Volunteer activity in North Wales
There was lots of activity at Parc Mawr, Conwy, in February 2020. Volunteers from the Snowdonia Society were involved in making steps, respacing around young oaks, installing bird and bat boxes.
Parc Mawr occupies a steep easterly facing side of the Conwy valley, hence the need for installation and maintenance of quite a few steps! It is an ancient woodland, historically, the wood was probably managed as high forest, with a mixture of oak, ash and elm with a hazel understorey.
The woodland, however, has been much modified over the years. A busy lead mine was established in and around the northern tip of the property, finally closing in 1956. The bat communities on site benefit from the well maintained grilles over entrances to Trecastell Mine which allow them access but prevent people disturbing them.
The high ground offers fabulous views, Photo: Ed Midmore.
The planting of beech and conifers in the 1960s drastically altered the character of the site and in the 1970s Dutch elm disease devastated the elms that were once common in the wood, though you can still see occasional mature examples onsite. The management plan for the site aims to increase the percentage of oak present. Around ten years ago, parts of the site were cleared of conifer and replanted with native broadleaf species plus allowing natural regeneration. Oak grows very slowly, the volunteers are clearing around young oak trees making space for light to allow them a better chance of growing to maturity.

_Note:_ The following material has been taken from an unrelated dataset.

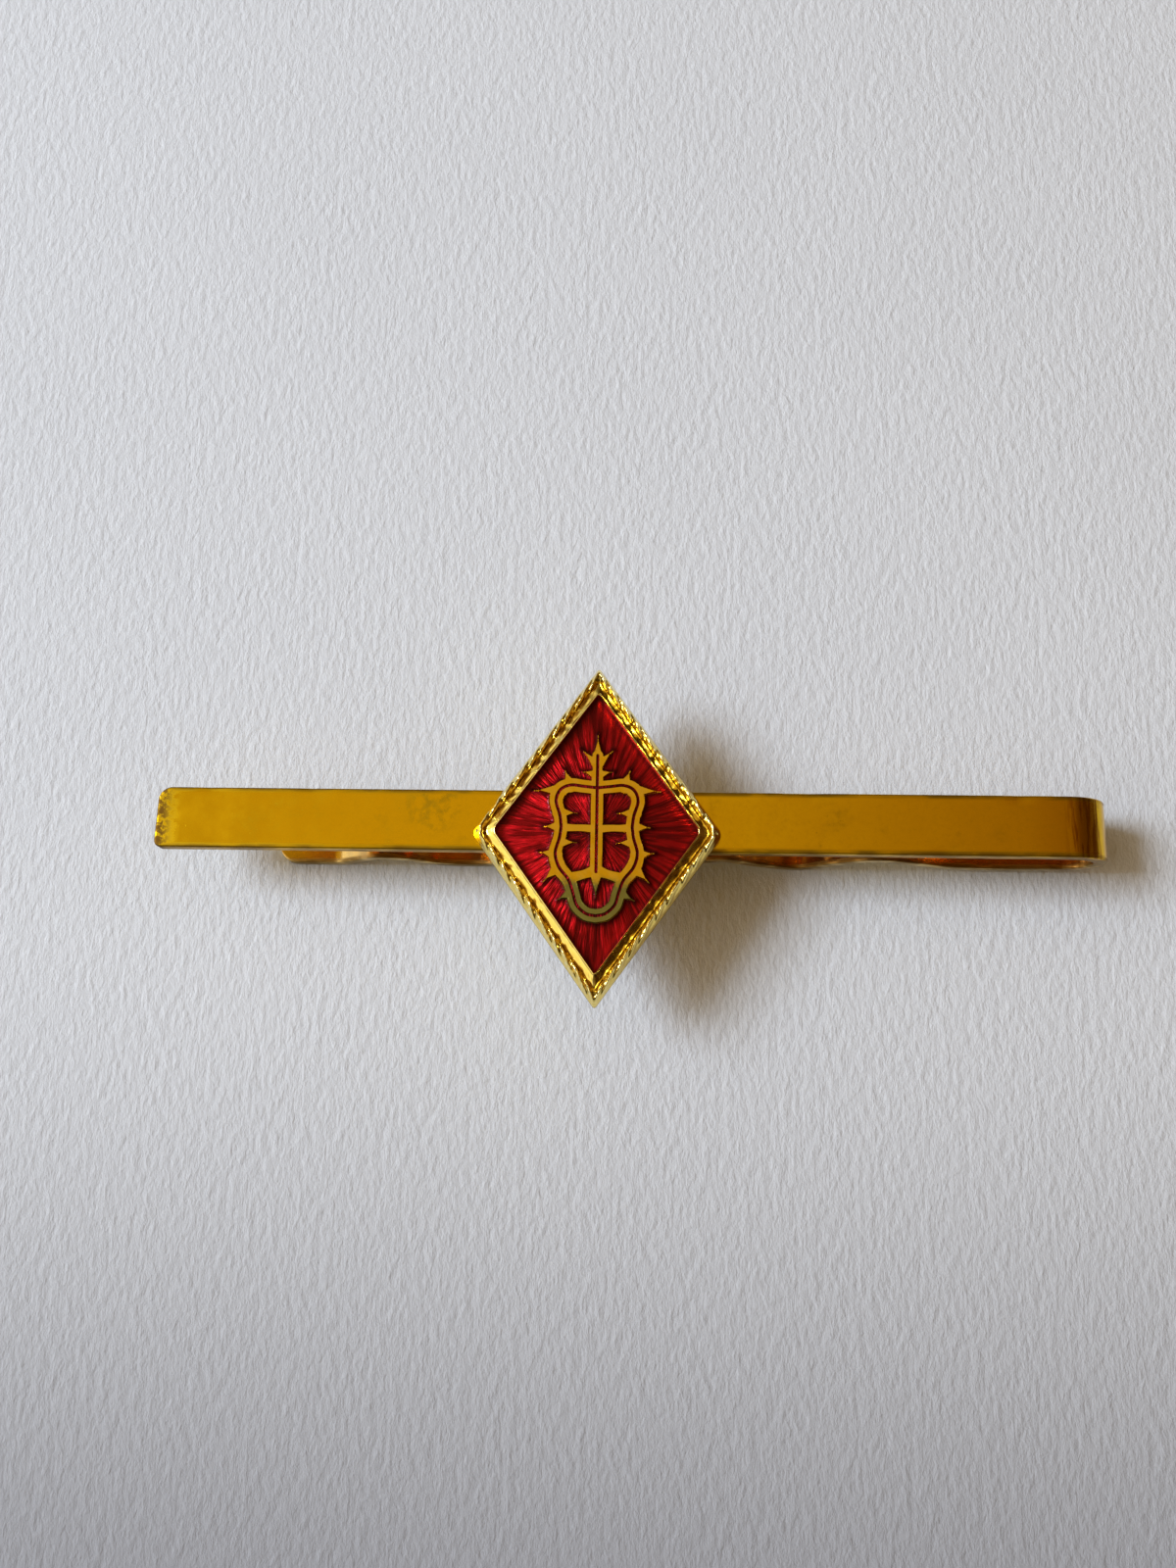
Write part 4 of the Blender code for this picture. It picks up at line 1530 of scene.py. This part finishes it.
@dataclass
class EnamelFill(SubAssembly):
    """The enamel: a field round the ornament, cells in its openings, and lines in its channels."""

    design: StrapDesign
    diamond: Diamond
    finish: bpy.types.Material
    rays: int = 88
    ray_height: float = 0.009
    meniscus: float = 0.05
    overlap: float = 0.02
    sag: float = 0.02
    dome: float = 0.10
    line_drop: float = 0.07
    line_depth: float = 0.12

    def top_height(self, x: np.ndarray, y: np.ndarray) -> np.ndarray:
        """Work out the enamel's surface, which climbs the metal walls and follows the rays beneath.

        Args:
            x: places about the emblem's centre.
            y: places about the emblem's centre.

        Returns:
            The height at each place.
        """
        wall = np.minimum(self.design.gold(x, y), self.diamond.inside(x, y, self.diamond.field_ratio))
        wall = np.maximum(wall, 0.0)
        climb = self.meniscus * np.exp(-wall / 0.10)
        reach = np.hypot(x, y)
        turn = np.arctan2(y, x)
        uneven = 0.75 + 0.25 * np.sin(turn * 13 + 1.7) * np.sin(turn * 7)
        ribs = self.ray_height * uneven * np.cos(turn * self.rays) * smoothstep(reach, 0.8, 3.5)
        sunk = self.sag * smoothstep(wall, 0.0, 0.5)
        middle = self.diamond.inside(x, y, self.diamond.field_ratio) / self.diamond.inside(
            np.zeros(1), np.zeros(1), self.diamond.field_ratio)
        fall = self.dome * (1 - np.clip(middle, 0.0, 1.0)) ** 2
        return self.diamond.enamel_top + climb - sunk - fall + ribs * smoothstep(wall, 0.0, 0.2)

    def ray_points(self) -> np.ndarray:
        """Choose where the rays are measured.

        Returns:
            Places along the rays' crests, flanks and hollows.
        """
        turns = np.arange(self.rays * 4) / (self.rays * 4) * 2 * math.pi
        rings = []
        for count, reach in enumerate(np.arange(0.5, self.diamond.half_height, 0.13)):
            chosen = turns if reach > 2.5 else turns[::3]
            shift = (count % 2) * 0.4 * math.pi / len(turns)
            rings.append(np.column_stack([reach * np.cos(chosen + shift), reach * np.sin(chosen + shift)]))
        return np.vstack(rings)

    def build(self) -> list[bpy.types.Object]:
        """Make the field first, then the cells, then the channel lines.

        Returns:
            The pieces in that order.
        """
        silhouette, *cells = self.design.trace(self.design.gold, -self.overlap)
        rim = self.diamond.outline(90) * (self.diamond.field_ratio + 0.01)
        points = self.ray_points()
        outside = self.design.gold(points[:, 0], points[:, 1])
        points = points[(outside > 0.0) & (self.diamond.inside(*points.T, self.diamond.field_ratio) > 0.0)]
        inner = np.vstack([points, self.wall_rows()])
        pieces = [self.filled("enamel_ground", [rim, silhouette], inner)]
        for number, cell in enumerate(cells, start=1):
            low, high = cell.min(axis=0), cell.max(axis=0)
            chosen = inner[np.all((inner > low) & (inner < high), axis=1)]
            pieces.append(self.filled(f"enamel_pane_{number}", [cell], chosen))
        for piece in pieces:
            self.note_walls(piece)
        for number, line in enumerate(self.channel_lines(), start=1):
            pieces.append(self.channel_piece(number, line))
        return pieces

    def filled(self, name: str, outlines: list[Outline], inner: np.ndarray) -> bpy.types.Object:
        """Return one body of enamel inside its outlines, on the emblem's floor."""
        return relief_solid(name, outlines, inner, self.top_height, self.diamond.seat,
                            self.diamond.centre, self.finish)

    def wall_rows(self) -> np.ndarray:
        """Choose where the climbing edge is measured.

        Returns:
            Rows of places just clear of the metal.
        """
        rows = []
        for level in (0.03, 0.08, 0.15):
            rows += self.design.trace(self.design.gold, level)
            rows.append(self.diamond.outline(200) * (self.diamond.field_ratio - level / 4.2))
        points = np.vstack(rows)
        return points[self.design.gold(*points.T) > 0.02]

    def channel_lines(self) -> list[list[Outline]]:
        """Trace the channels.

        Returns:
            Each channel's outline, with the outlines of any islands of metal inside it.
        """
        loops = self.design.trace(self.design.channel, 0.03)
        outer = [loop for loop in loops if self.turns_left(loop)]
        islands = [loop for loop in loops if not self.turns_left(loop)]
        grouped = []
        for line in outer:
            low, high = line.min(axis=0), line.max(axis=0)
            held = [loop for loop in islands if np.all((loop.min(axis=0) > low) & (loop.max(axis=0) < high))]
            grouped.append([line, *held])
        return grouped

    def note_walls(self, piece: bpy.types.Object) -> None:
        """Store each point's distance from the nearest metal wall, for the finish to read.

        Args:
            piece: the enamel to mark.
        """
        count = len(piece.data.vertices)
        places = np.empty(count * 3)
        piece.data.vertices.foreach_get("co", places)
        x, y, _ = places.reshape(-1, 3).T / MM - self.diamond.centre[:, None]
        wall = np.minimum(self.design.gold(x, y), self.diamond.inside(x, y, self.diamond.field_ratio))
        stored = piece.data.attributes.new(WALL_DISTANCE, "FLOAT", "POINT")
        stored.data.foreach_set("value", np.maximum(wall, 0.0))

    @staticmethod
    def turns_left(loop: Outline) -> bool:
        """Return True if a closed line runs anticlockwise."""
        x, y = loop.T
        return float(np.sum(x * np.roll(y, -1) - y * np.roll(x, -1))) > 0

    def channel_piece(self, number: int, outlines: list[Outline]) -> bpy.types.Object:
        """Make the enamel line that fills one channel, a little below the metal's top.

        Args:
            number: the line's number.
            outlines: the channel's outline and its islands.

        Returns:
            The line.
        """
        level = self.diamond.ornament_top - self.line_drop
        inner = np.vstack(self.design.trace(self.design.channel, -0.04))

        def surface(x: np.ndarray, y: np.ndarray) -> np.ndarray:
            """Return the line's surface, hollow along its middle."""
            return level - self.sag * (1 - smoothstep(self.design.channel(x, y), -0.06, 0.0))

        return relief_solid(f"enamel_line_{number}", outlines, inner, surface, level - self.line_depth,
                            self.diamond.centre, self.finish)

    def dress(self, pieces: list[bpy.types.Object]) -> None:
        """Fix the enamel to the bar.

        Args:
            pieces: the field, the cells and the channel lines, in that order.
        """
        for piece in pieces:
            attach(piece, Body.BAR.value)
        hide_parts("enamel_field")
        panes = [piece for piece in pieces if piece.name.startswith("enamel_pane")]
        for number, piece in enumerate(panes, start=1):
            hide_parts(f"enamel_cell_{number}")


@dataclass
class SolderSeam(SubAssembly):
    """One solder fillet in the corner between the bar's edge and the emblem's back."""

    node: str
    side: Side
    finish: bpy.types.Material
    rows: int = 90

    def build(self) -> bpy.types.Object:
        """Sweep a hollow fillet along the bar's edge, lumpy and run out at its ends.

        Returns:
            The fillet.
        """
        low, high = node_box(self.node)
        xs = np.linspace(low[0], high[0], self.rows)
        wall = low[1] if self.side is Side.REAR else high[1]
        reach = high[1] - low[1]
        side = self.side.value
        rings = []
        for x in xs:
            gone = min(x - low[0], high[0] - x)
            lumps = 0.82 + 0.12 * math.sin(2.1 * x) + 0.06 * math.sin(5.3 * x + 1.0)
            size = reach * lumps * math.sqrt(min(1.0, gone / 0.7) + 0.02)
            turns = np.linspace(0.0, math.pi / 2, 7)
            hollow = [(size - 0.72 * size * math.sin(a), -size + 0.72 * size * math.cos(a)) for a in turns]
            edge = [(0.0, 0.0), (size, 0.0), *hollow[1:-1], (0.0, -size)]
            rings.append(np.array([(x, wall + side * out, high[2] + down) for out, down in edge]))
        return swept_piece(f"{self.node}_fillet", rings, self.finish)

    def dress(self, piece: bpy.types.Object) -> None:
        """Fix the fillet to the bar."""
        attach(piece, Body.BAR.value)
        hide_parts(self.node)


# ------------------------------------------------------------------ the studio


@dataclass
class Studio:
    """A pale floor, a soft light from the left, a quiet surround, and the camera."""

    focal_length: float = 31.5
    distance: float = 88.51
    aim: Point = (2.794, -2.415)
    tilt: float = -14.07
    yaw: float = -1.67
    roll: float = -0.584
    light_elevation: float = 42.0
    light_turn: float = 10.0
    light_distance: float = 900.0
    light_size: Point = (320.0, 320.0)
    light_power: float = 7.65
    light_colour: Triple = (0.73, 0.855, 1.02)
    floor_size: float = 3000.0
    surround: tuple[tuple[float, Triple], ...] = (
        (-1.0, (1.62, 1.48, 1.27)), (-0.65, (1.52, 1.38, 1.14)), (-0.48, (0.66, 0.56, 0.41)),
        (-0.34, (0.455, 0.31, 0.14)), (-0.24, (0.565, 0.40, 0.18)), (-0.12, (0.615, 0.44, 0.21)),
        (0.08, (0.53, 0.395, 0.20)), (0.13, (0.455, 0.31, 0.14)), (0.19, (0.385, 0.24, 0.10)),
        (0.25, (0.365, 0.215, 0.08)), (0.30, (0.28, 0.145, 0.05)), (0.40, (0.21, 0.095, 0.025)),
        (0.55, (0.10, 0.038, 0.008)), (0.80, (0.07, 0.028, 0.006)), (1.0, (0.16, 0.08, 0.025)),
    )

    def floor(self) -> None:
        """Lay the floor at the height that the clasp rests on."""
        half = self.floor_size / 2
        points = np.array([(-half, -half, 0.0), (half, -half, 0.0), (half, half, 0.0), (-half, half, 0.0)])
        board = add_piece("floor", points, [(0, 1, 2, 3)], PaleBoard().material())

    def world(self) -> None:
        """Surround the object with soft light that fades from the left to the right."""
        world = bpy.data.worlds.new("surround")
        bpy.context.scene.world = world
        world.use_nodes = True
        sketch = NodeSketch(world.node_tree)
        background = world.node_tree.nodes["Background"]
        x, y, z = sketch.split(sketch.add("ShaderNodeTexCoord").outputs["Generated"])
        ramp = sketch.add("ShaderNodeValToRGB")
        ramp.color_ramp.interpolation = "LINEAR"
        stops = ramp.color_ramp.elements
        while len(stops) < len(self.surround):
            stops.new(0.5)
        for stop, (place, level) in zip(stops, self.surround):
            stop.position = (place + 1) / 2
            stop.color = (*level, 1.0)
        sketch.feed(sketch.math("MULTIPLY_ADD", x, 0.5, 0.5), ramp.inputs[0])
        overhead = sketch.remap(z, 0.05, 0.7, 0.0, 1.0)
        front = sketch.remap(y, -0.75, -0.15, 0.12, 1.0)
        rear = sketch.remap(y, 0.5, 0.9, 1.0, 0.2)
        shade = sketch.times(front, sketch.math("MULTIPLY_ADD", overhead, 0.35, 0.65))
        shade = sketch.times(rear, shade)
        window = sketch.remap(x, -0.65, -0.45, 0.78, 0.0)
        above = sketch.remap(z, 0.1, 0.35)
        shade = sketch.larger(shade, sketch.times(window, above))
        lit = sketch.mix(1.0, ramp.outputs[0], shade)
        lit.node.blend_type = "MULTIPLY"
        eye = sketch.add("ShaderNodeLightPath").outputs["Is Camera Ray"]
        sketch.feed(sketch.mix(eye, lit, (0.62, 0.63, 0.65, 1.0)), background.inputs["Color"])
        background.inputs["Strength"].default_value = 1.0

    def key_light(self) -> None:
        """Place the soft light on the left."""
        lamp = bpy.data.lights.new("window_light", "AREA")
        lamp.shape = "RECTANGLE"
        lamp.size, lamp.size_y = (side * MM for side in self.light_size)
        lamp.energy = self.light_power
        lamp.color = self.light_colour
        rise, turn = math.radians(self.light_elevation), math.radians(self.light_turn)
        towards = (-math.cos(rise) * math.cos(turn), math.cos(rise) * math.sin(turn), math.sin(rise))
        place = Vector(towards) * self.light_distance * MM
        light = bpy.data.objects.new("window_light", lamp)
        light.location = place
        light.rotation_euler = place.to_track_quat("Z", "Y").to_euler()
        bpy.context.scene.collection.objects.link(light)

    def camera(self, bar_middle: np.ndarray) -> None:
        """Place the camera above and a little in front of the bar.

        Args:
            bar_middle: the middle of the bar's top face, in millimetres.
        """
        turn = Matrix.Rotation(math.radians(self.roll), 3, "Z")
        turn = turn @ Matrix.Rotation(math.radians(self.yaw), 3, "Y")
        turn = turn @ Matrix.Rotation(math.radians(self.tilt), 3, "X")
        facing = turn.transposed()
        offset = facing @ Vector((-self.aim[0], -self.aim[1], self.distance))
        lens = bpy.data.cameras.new("camera")
        lens.lens = self.focal_length
        lens.sensor_width = 36.0
        lens.clip_start = 0.002
        lens.clip_end = 20.0
        camera = bpy.data.objects.new("camera", lens)
        camera.matrix_world = Matrix.Translation((Vector(bar_middle) + offset) * MM) @ facing.to_4x4()
        bpy.context.scene.collection.objects.link(camera)
        bpy.context.scene.camera = camera

    def build(self, bar_middle: np.ndarray) -> None:
        """Set up the whole studio.

        Args:
            bar_middle: the middle of the bar's top face, in millimetres.
        """
        bpy.context.scene.view_settings.view_transform = "Standard"
        self.floor()
        self.world()
        self.key_light()
        self.camera(bar_middle)


def main() -> None:
    """Build every piece in order, and report each one."""
    logging.basicConfig(level=logging.INFO, format="%(message)s")
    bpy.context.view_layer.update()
    effects = Effects(tarnish_group(), hairline_group(), hollow_group(), sunburst_group())

    diamond = Diamond()
    design = StrapDesign()
    strip = ClaspStrip(StripGold().material(effects))
    plain = CarvedGold(name="stamped_back_gold", colour=(0.80, 0.42, 0.03, 1.0), roughness=0.3)
    # The ornament gets a weaker painted highlight and painted shade than the border.
    satin = CarvedGold(name="ornament_satin_gold", colour=(0.84, 0.49, 0.012, 1.0),
                       highlit_crests=(0.95, 0.72, 0.16, 1.0), roughness=0.24, hollow_shade=0.6,
                       verdigris_below=-3.2, pitting=0.1, crest_highlight=0.15)
    middle = (float(diamond.centre[0]), float(diamond.centre[1]), 0.0)
    solder = DullSolder().material(effects)
    parts: tuple[SubAssembly, ...] = (
        strip,
        CarvedBorder(diamond, CarvedGold().material(effects)),
        EmblemBack(diamond, plain.material(effects)),
        StrapOrnament(design, diamond, satin.material(effects)),
        EnamelFill(design, diamond, RedEnamel(middle).material(effects)),
        SolderSeam("solder_front", Side.FRONT, solder),
        SolderSeam("solder_rear", Side.REAR, solder),
    )
    for part in parts:
        part.make()

    bar_middle = np.array((0.0, strip.middle_y, strip.top))
    Studio().build(bar_middle)


if __name__ == "__main__":
    main()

Oak is an important native species as it often survives to a great age and large size, frequently forming cracks and crevices as the tree ages which wildlife can take advantage of.
More mature trees are great for attaching our sturdy bird boxes. Photo: Ed Midmore.
Remnants of the original woodland have endured, with the survival of many mature canopy trees, providing important habitat for other wildlife e.g. bats and birds. This site has been identified as an excellent area for nest boxes. This is partly due to the relatively small number of trees with natural refugia and partly because the woods are well connected to the rest of the landscape with hedges and other woodlands. This connectivity means that birds and bats can travel to these woods within the safety of natural corridors to forage and use the boxes installed by the volunteers. These boxes were made from sustainable timber sourced from another of our sites in North Wales.
According to the volunteer site warden, one of the bird boxes was nested by a blue tit this summer…Success!
From left: Snowdonia Society leading a safety briefing, a volunteer in action, a well earned break and vista and a room with a view! Photos: Ed Midmore.